De que forma é que a reprodução imitadora (mimesis) pode distorcer completamente todos os fenômenos afins à «prática humana»? Qual é a relação mimética que temos com o sentido da situação humana (praxis)? Ou, antes, de que forma podemos aceder autenticamente ao sentido de uma determinada situação por que passamos, criando-a ou caindo nela? Esta pergunta é feita, nesta passagem da República, procurando apurar como é que os poetas trágicos apresentam a condição humana (praxis), porquanto temos ouvido de alguns que aqueles percebem de todas as técnicas. Comportar-se-á a tragédia como uma «imitação de uma aparição» e não como uma «verdadeira desocultação» do que acontece? Será ela só relativa ao modo como as diversas situações nos surgem , e, assim, uma forma distanciada da verdade acerca da «excelência» , ou, antes, relativa ao que é tal como acontece? É a sua «produção» possível mesmo só conseguindo, de cada coisa, tocar numa pequena parte, sendo esta um simulacro? Será possível à tragédia, mesmo não percebendo nada das artes humanas que «representa», ainda assim, imitá-las?
No centro da discussão está a possibilidade de se fazer uma reprodução imitadora (mimesis) daquelas coisas que se conhecem e de se atingir aquilo que irá ser imitado (to mimethesomenon), conseguindo diferenciá-lo do que é um mero simulacro (to eidolon). Tem de se examinar, portanto, se o modo de tematizar a «excelência» não se encontra também três vezes distanciado dela , e se Homero não é um «produtor de simulacros» . A pergunta é agora, por conseguinte, se os poetas não são imitadores do «simulacro da excelência» como o são acerca de todas as outras coisas sobre as quais escrevem, e se, portanto, não tocam na verdade.

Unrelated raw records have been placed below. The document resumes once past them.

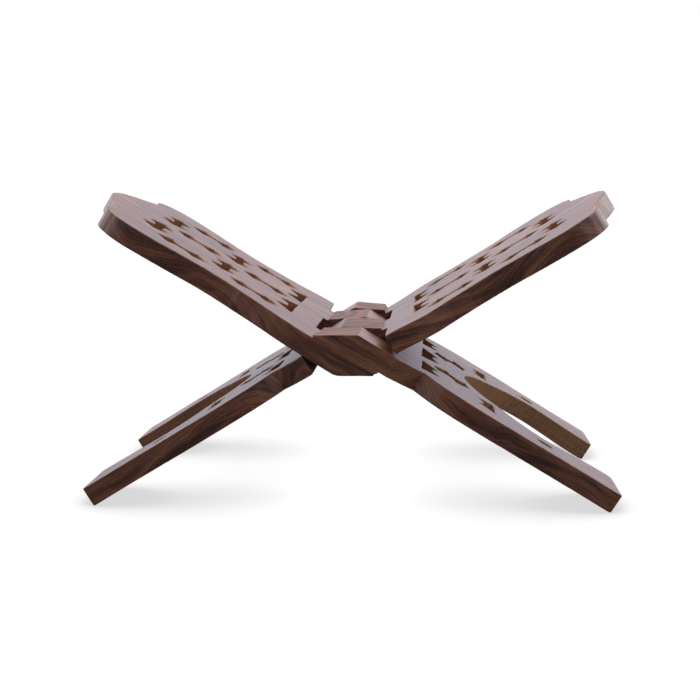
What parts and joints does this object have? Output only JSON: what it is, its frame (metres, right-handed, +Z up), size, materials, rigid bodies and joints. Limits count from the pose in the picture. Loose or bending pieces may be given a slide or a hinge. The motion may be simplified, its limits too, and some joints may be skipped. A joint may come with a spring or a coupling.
{
  "type": "folding book stand",
  "caption": "X-shaped folding wooden stand that holds an open book in a shallow V, cut from one plank with pierced rests, arched legs and a pinless knuckle hinge.",
  "frame": {"origin": "on the ground, straight below the middle of the hinge, with the stand open", "axes": "+X across the open stand from the left book rest to the right one, +Y along the hinge axis away from the reader's near side, +Z up"},
  "size_m": [0.2746, 0.1524, 0.1569],
  "materials": {
    "oiled_hardwood": "dark rosewood-like hardwood, hand cut, thinly oiled and buffed to a satin sheen"
  },
  "bodies": {
    "left_half": {"left_rest_half": "oiled_hardwood"},
    "right_half": {"right_rest_half": "oiled_hardwood"}
  },
  "joints": [
    {"name": "fold", "type": "hinge", "parent": "left_half", "child": "right_half", "pos_m": [0, 0, 0.07751], "axis": [0, -1, 0], "range_deg": [0, 117.1]}
  ]
}
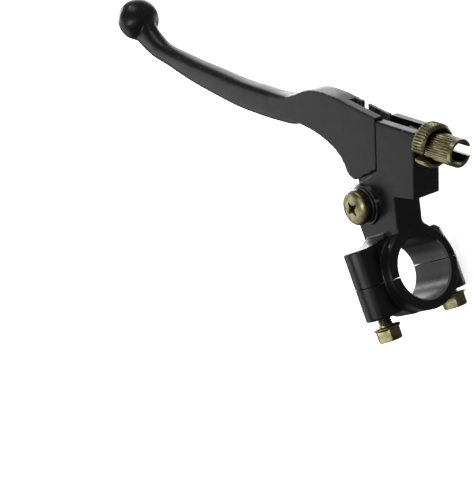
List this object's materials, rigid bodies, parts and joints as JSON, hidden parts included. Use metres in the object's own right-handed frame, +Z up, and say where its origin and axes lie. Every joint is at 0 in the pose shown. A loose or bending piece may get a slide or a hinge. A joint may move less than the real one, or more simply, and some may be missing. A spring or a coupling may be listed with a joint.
{
  "type": "clutch lever",
  "caption": "Black ball-end clutch lever on a split handlebar clamp perch, with pivot screw, hex flange clamp bolts and a slotted knurled cable adjuster.",
  "frame": {"origin": "centre of the handlebar clamp bore, on the bar's axis", "axes": "+X along the handlebar towards the cable adjuster (inboard), +Y forward from the bar towards the lever, +Z up along the lever's pivot"},
  "size_m": [0.1719, 0.1599, 0.0441],
  "materials": {
    "black_casting": "satin black paint on cast aluminium",
    "black_lever": "satin black paint on cast aluminium",
    "black_washer": "black washer, satin",
    "olive_zinc": "yellow-olive zinc plated steel, satin",
    "bush_steel": "plain turned steel"
  },
  "bodies": {
    "perch": {"perch_body": "black_casting", "pivot_screw": "olive_zinc", "pivot_washer": "black_washer", "pivot_nut": "olive_zinc"},
    "lever": {"lever_blade": "black_lever", "pivot_bush": "bush_steel"},
    "lock_ring": {"adjuster_lock_ring": "olive_zinc"},
    "adjuster": {"cable_adjuster": "olive_zinc"},
    "cap": {"clamp_cap": "black_casting"},
    "bolt_upper": {"clamp_bolt_upper": "olive_zinc"},
    "bolt_lower": {"clamp_bolt_lower": "olive_zinc"}
  },
  "joints": [
    {"name": "lever_pivot", "type": "hinge", "parent": "perch", "child": "lever", "pos_m": [-0.0023, 0.0268, 0], "axis": [0, 0, 1], "range_deg": [0, 30]},
    {"name": "adjuster_travel", "type": "slide", "parent": "perch", "child": "lock_ring", "axis": [0.8914, -0.4532, 0], "range_m": [0, 0.005]},
    {"name": "adjuster_turn", "type": "hinge", "parent": "lock_ring", "child": "adjuster", "pos_m": [0.04049, 0.03551, -0.0002], "axis": [0.8914, -0.4532, 0], "range_deg": [0, 1440]},
    {"name": "clamp_cap_removal", "type": "slide", "parent": "perch", "child": "cap", "axis": [0, -1, 0], "range_m": [0, 0.025]},
    {"name": "upper_bolt_tightening", "type": "slide", "parent": "cap", "child": "bolt_upper", "axis": [0, 1, 0], "range_m": [0, 0.0028]},
    {"name": "lower_bolt_tightening", "type": "slide", "parent": "cap", "child": "bolt_lower", "axis": [0, 1, 0], "range_m": [0, 0.0011]}
  ],
  "couplings": [
    {"joint": "adjuster_turn", "follows": "adjuster_travel", "rad_per_m": 5026.5}
  ]
}
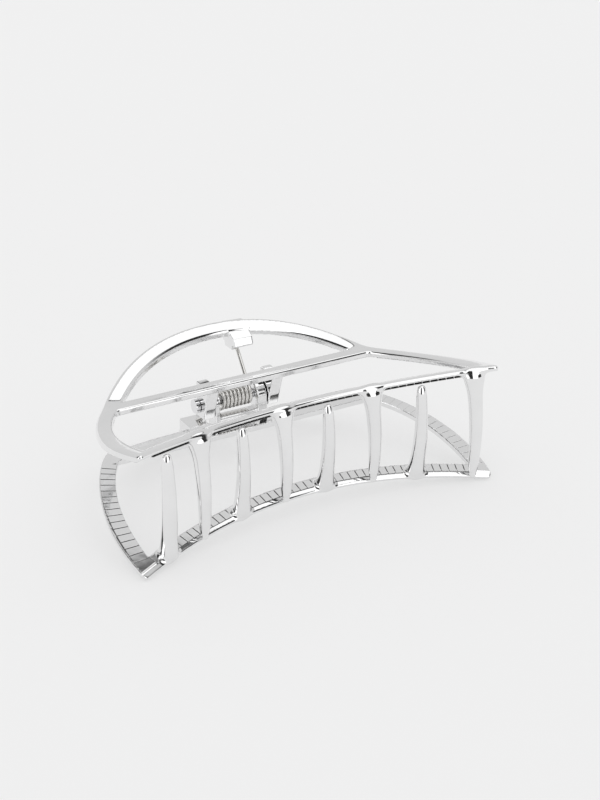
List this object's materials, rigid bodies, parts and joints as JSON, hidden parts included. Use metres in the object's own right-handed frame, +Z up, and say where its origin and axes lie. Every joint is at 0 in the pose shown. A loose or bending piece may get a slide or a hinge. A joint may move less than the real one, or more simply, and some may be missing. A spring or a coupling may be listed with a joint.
{
  "type": "hair claw clip",
  "caption": "Openwork metal hair claw clip: two half-moon jaws with interleaved curved teeth, hinged on a pin and held shut by a torsion spring.",
  "frame": {"origin": "on the surface that the clip lies on, under the middle of its bounding box", "axes": "+X along the hinge to the clip's right seen from the teeth, +Y from the teeth to the levers, +Z up"},
  "size_m": [0.1016, 0.0632, 0.0328],
  "materials": {
    "casting": "mirror-polished plating over a die casting",
    "pin": "plated, heads formed over",
    "spring_wire": "drawn wire, nickel bright"
  },
  "bodies": {
    "lower_jaw": {"lower_front_bar": "casting", "lower_left_rail": "casting", "lower_right_rail": "casting", "lower_lever_bow": "casting", "lower_crossbar": "casting", "lower_tooth_1": "casting", "lower_tooth_2": "casting", "lower_tooth_3": "casting", "lower_tooth_4": "casting", "lower_left_ear": "casting", "lower_right_ear": "casting", "lower_ear_bridge": "casting", "lower_spring_block": "casting", "hinge_pin": "pin", "torsion_spring": "spring_wire"},
    "upper_jaw": {"upper_front_bar": "casting", "upper_left_rail": "casting", "upper_right_rail": "casting", "upper_lever_bow": "casting", "upper_crossbar": "casting", "upper_tooth_1": "casting", "upper_tooth_2": "casting", "upper_tooth_3": "casting", "upper_tooth_4": "casting", "upper_left_ear": "casting", "upper_right_ear": "casting", "upper_spring_block": "casting"}
  },
  "joints": [
    {"name": "jaw_hinge", "type": "hinge", "parent": "lower_jaw", "child": "upper_jaw", "pos_m": [0, 0.01616, 0.0164], "axis": [-1, 0, 0], "range_deg": [0, 75], "stiffness_Nm_per_rad": 0.1, "springref_deg": -45.84, "deforming": ["torsion_spring"]}
  ]
}
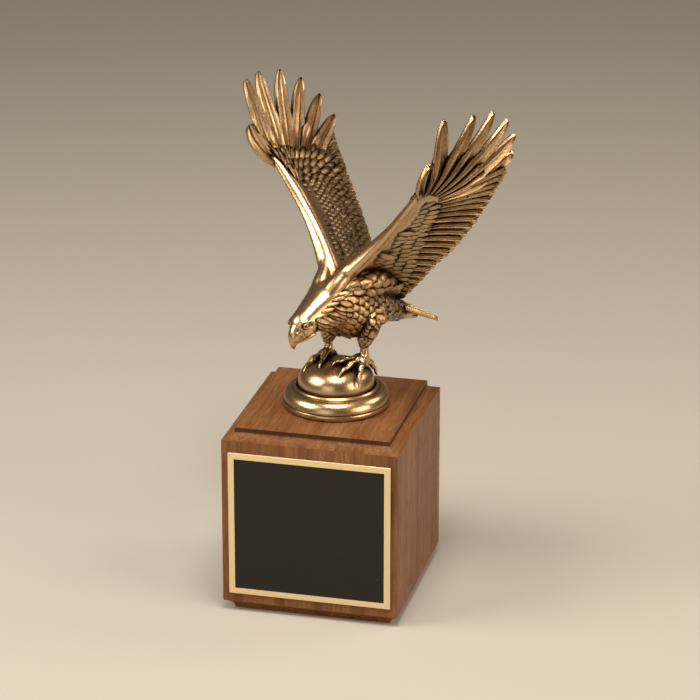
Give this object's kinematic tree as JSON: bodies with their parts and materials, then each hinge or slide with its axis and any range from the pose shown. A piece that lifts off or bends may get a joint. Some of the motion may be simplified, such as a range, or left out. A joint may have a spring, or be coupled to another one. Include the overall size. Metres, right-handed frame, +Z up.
{
  "type": "eagle trophy",
  "caption": "Cast bronze eagle with raised wings gripping a domed base, on a cove-edged walnut block with a blank framed name plate.",
  "frame": {"origin": "centre of the walnut block's underside", "axes": "+Z up; the face with the name plate looks along -Y; +X to the right of it"},
  "size_m": [0.1835, 0.1791, 0.3286],
  "materials": {
    "walnut": "satin lacquer",
    "antique_bronze": "antique, polished high points",
    "black_plate": "satin black with a pale gold border"
  },
  "bodies": {
    "root": {"walnut_block": "walnut", "eagle_casting": "antique_bronze", "name_plate": "black_plate"}
  },
  "joints": []
}
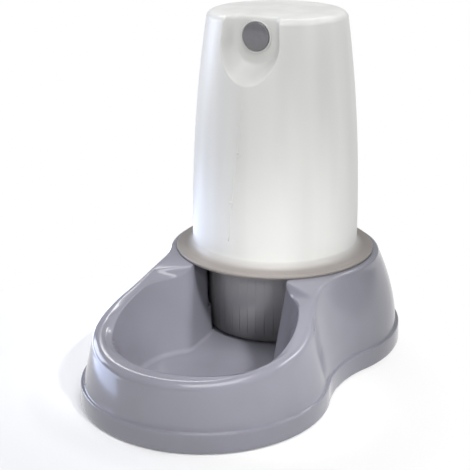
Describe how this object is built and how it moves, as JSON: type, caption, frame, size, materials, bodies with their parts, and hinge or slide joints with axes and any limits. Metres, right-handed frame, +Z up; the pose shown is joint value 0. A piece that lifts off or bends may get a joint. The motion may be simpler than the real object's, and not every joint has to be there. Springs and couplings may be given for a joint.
{
  "type": "gravity pet water dispenser",
  "caption": "Gravity water dispenser for pets: a moulded grey base with a drinking bowl, channel and well, and an inverted milky reservoir with a grip notch, plug and valved cap.",
  "frame": {"origin": "the middle of the footprint, on the surface that the dispenser stands on", "axes": "+Z is up; the drinking bowl points to -Y and the reservoir stands at +Y; X runs across the dispenser"},
  "size_m": [0.191, 0.3, 0.2475],
  "materials": {
    "base_plastic": "glossy injection-moulded polypropylene",
    "tank_plastic": "milky translucent blow-moulded polyethylene",
    "dark_plastic": "satin dark grey moulded plastic",
    "valve_plastic": "matt off-white acetal",
    "foot_rubber": "matt black rubber",
    "seal_rubber": "smooth black silicone rubber",
    "spring_steel": "drawn stainless wire"
  },
  "bodies": {
    "dispenser": {"base_shell": "base_plastic", "foot_front_left": "foot_rubber", "foot_front_right": "foot_rubber", "foot_rear_left": "foot_rubber", "foot_rear_right": "foot_rubber", "reservoir": "tank_plastic", "reservoir_neck": "tank_plastic", "grip_plug": "dark_plastic"},
    "cap_body": {"cap": "dark_plastic", "cap_gasket": "seal_rubber", "valve_cage": "valve_plastic", "valve_spring": "spring_steel"},
    "valve": {"valve_stem": "valve_plastic", "valve_seal": "seal_rubber"}
  },
  "joints": [
    {"name": "cap_twist", "type": "hinge", "parent": "dispenser", "child": "cap_body", "pos_m": [0, 0.0545, 0.04], "axis": [0, 0, -1], "range_deg": [0, 60]},
    {"name": "valve_slide", "type": "slide", "parent": "cap_body", "child": "valve", "axis": [0, 0, 1], "range_m": [0, 0.003], "stiffness_N_per_m": 200, "springref_m": -0.006, "deforming": ["valve_spring"]}
  ]
}
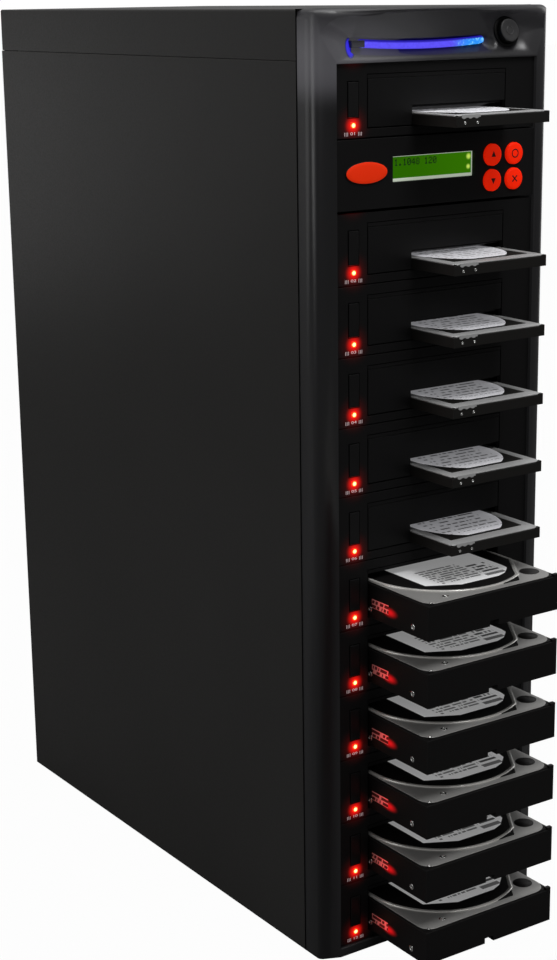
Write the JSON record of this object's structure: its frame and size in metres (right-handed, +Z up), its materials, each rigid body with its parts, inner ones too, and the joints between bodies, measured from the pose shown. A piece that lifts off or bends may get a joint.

Se os poetas trágicos «percebem de todas as artes», então sabem de «todas as coisas que concernem ao humano, a respeito da excelência e da sua perversão» . Se não, estão «afastados» da realidade, a um distanciamento dos fenômenos do horizonte humano (praxis) idêntico àquele que se pode constituir relativamente aos entes por natureza (physei). «A reprodução (mimesis) imita os homens a passar por situações constituídas compulsivamente ou por vontade própria; a partir do seu agir, pensam ter passado bem ou mal; uma vez que em todas as situações (pragmata) por que se passa o humano encontra-se numa depressão dolorosa ou alegra-se». Na dimensão horizonte humano (praxis), também os elementos intervenientes são passíveis de uma afectação fenoménica que não nos deixa a possibilidade de saber o que de facto se está a passar connosco. O «passar bem ou mal» (eu he kakos prattein), o pensar (oiesthai) que se agiu bem ou mal (kakon) nas situações que se criam ou em que se caiu; o deprimirmo-nos e o regozijarmo-nos (lypeisthai he charizesthai) são os fenômenos práticos que, ao serem tematizados pela perícia reprodutora (mimetike), passam por um processo de distorção, que pode chegar a destruir o que de facto nos acontece. Cria-se pela perícia reprodutora (mimetike) uma distância tal relativamente à situação (praxis) humana que não nos permite acompanhar o verdadeiro sentido do que acontece nessa dimensão. Não conseguimos pôr a descoberto nada daquilo que nos afecta e que enquanto tal nos dá prazer ou nos faz sofrer, nos permite passar bem ou faz passar mal.